Disturbing report in today’s The National newspaper about the laws in Abu Dhabi that allow tourists to be arrested for taking pictures in the wrong places. Here’s one tale:

An Iranian visitor to the UAE, RAS, was sentenced to a month in prison last week for taking a photo close to the Presidential Palace in Ras al Akhdar, near the Corniche. He told the court he had not seen any warnings against photography.

When The National visited the area yesterday there was a sign on the wall of the palace. The red placard, about half a metre wide, was placed on a wall behind trees. The sign reads: “No trespassing, no photography”, in Arabic.
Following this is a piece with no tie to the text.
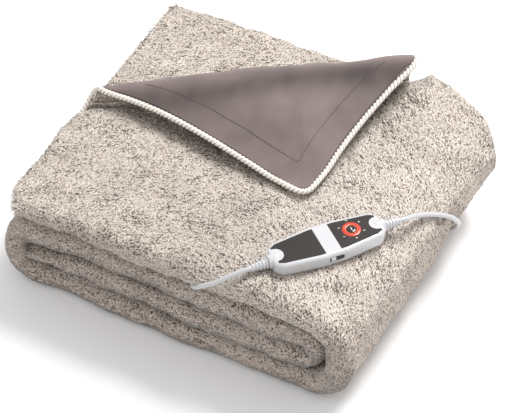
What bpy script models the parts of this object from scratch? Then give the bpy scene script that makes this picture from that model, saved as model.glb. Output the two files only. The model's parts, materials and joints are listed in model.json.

According to his cousin, RAS had been visiting relatives in Sharjah and was advised to visit Abu Dhabi, especially the Corniche area. He was walking behind the Emirates Palace hotel towards the beach, his cousin said, and was taking photographs along the way. It was hard for him to notice the sign, the cousin said.

Prosecutors say RAS took the photograph from the roundabout between the hotel and the Presidential Palace. He has been in jail since he was arrested about three months ago.

Well, that’s not exactly tourist-friendly. Efforts to turn Abu Dhabi into a tourist destination appear to conflict with these archaic and nebulous photography laws. The article noted that a judge told prosecutors that the government needed to make it more clear where exactly it’s illegal to snap pictures. Sounds like a good idea.

JOURNALISTIC QUIBBLE: The UAE has tough libel laws that allow suspects in a crime to sue for libel is they’re later exonerated. This leads most crime reports to use initials rather than names. Given that the cousin of “RAS” is speaking to the newspaper, there seems to be no reason for his identity to be shielded.